3. Staying Within The Comfortable Confines Of Medicine
Similar to how our career choice removed much decision-making in our earlier years, it also keeps us comfortable. Sometimes too comfortable. We earn good incomes that provide for our needs, and often more. Our jobs are relatively stable and will always be needed. Once we get settled into a job, the work becomes very routine.
We may get tired of setting bones or doing surgery, but it’s what we were trained to do. The longer we do it, the more routine it becomes. And the harder it is to disrupt a healthy income in pursuit of something else.
The issue is, if control of your time is important to you, figuring out how to unlink time from money is essential. Having your income tied to your time in the hospital will always leave you in a situation where you’re at the mercy of someone else.
It might feel like it’s easier to just practice medicine and not take any risks with investing. I believe that many of us at some point will have to deal with a situation that disrupts our day jobs. Would you rather be prepared for that moment or scramble when something does happen?
4. Not Surrounding Ourselves With The Right Community
You’ve probably heard Jim Rohn’s popular quotation, “You’re the average of the five people you spend the most time with.” It doesn’t take much thought to realize just how true it is.
We all know that if we spend time with happy and grateful people, we start to feel the same. We also know if we spend time with people who hate life, we start to feel the same as well.
If you want to run an Ironman, hang out with runners and cyclists rather than people who aren’t big gym fans.
Having a community of people who will push and inspire you will help you create the life you want to live. You may not know what the exact goal is or how you’re going to get there, but just by people who are living out their goals or are very close to them will motivate you. The people you choose to do life with will be your biggest cheerleaders along the way. And the first to help you up when things don’t go quite right.
The community here at PIMD has been instrumental in helping me and thousands of others. In the Passive Income Docs Facebook group, you can communicate with like-minded physicians. The PIMD podcast is almost like a personal mentoring session, and the Passive Real Estate Academy combines that to give you knowledge and community.
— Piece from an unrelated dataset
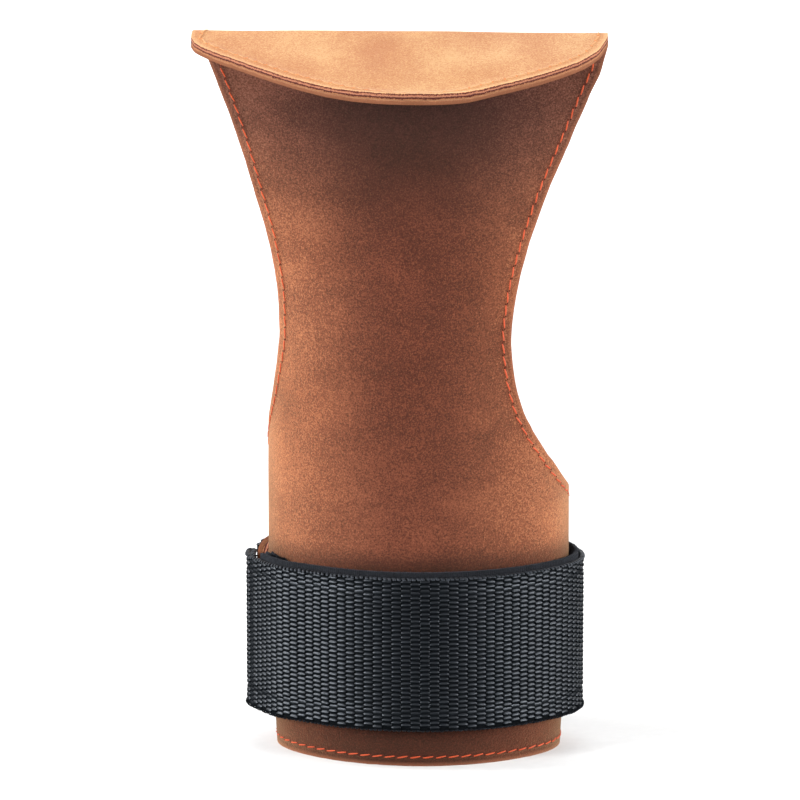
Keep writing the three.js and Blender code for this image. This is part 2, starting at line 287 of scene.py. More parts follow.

5. Being Your Own Worst Enemy
Most physicians tend to be perfectionists and can be hard on themselves, which is a blessing and a curse. It probably played a large part in helping us achieve our career goals. It also stands in the way of achieving more.
Many of us live life trying to use evidence-based decisions and constantly weighing out the risk-benefit ratio. So many times we don’t end up taking action and get stuck in “analysis paralysis.”
Some of us are very calculated risk-takers. We want all of the data and won’t make the lightest decision until we’re sure it’s the right one. But that can hold us back.
What makes us successful physicians sometimes keeps us from chasing that fulfilled life.
Take One Action Towards Achieving Your Fulfilled Life
I’m going to leave you with a challenge this week… Reflect on what you read, and then take one step towards your fulfilled life. This could be spending two hours learning a skill. It could be deciding that you will purchase a rental property by the end of 2022. Or you could invest money in a real estate syndication.
That’s all you need to do.
Next week, do another.
Soon you’ll create unstoppable momentum that gets you closer to your ideal life.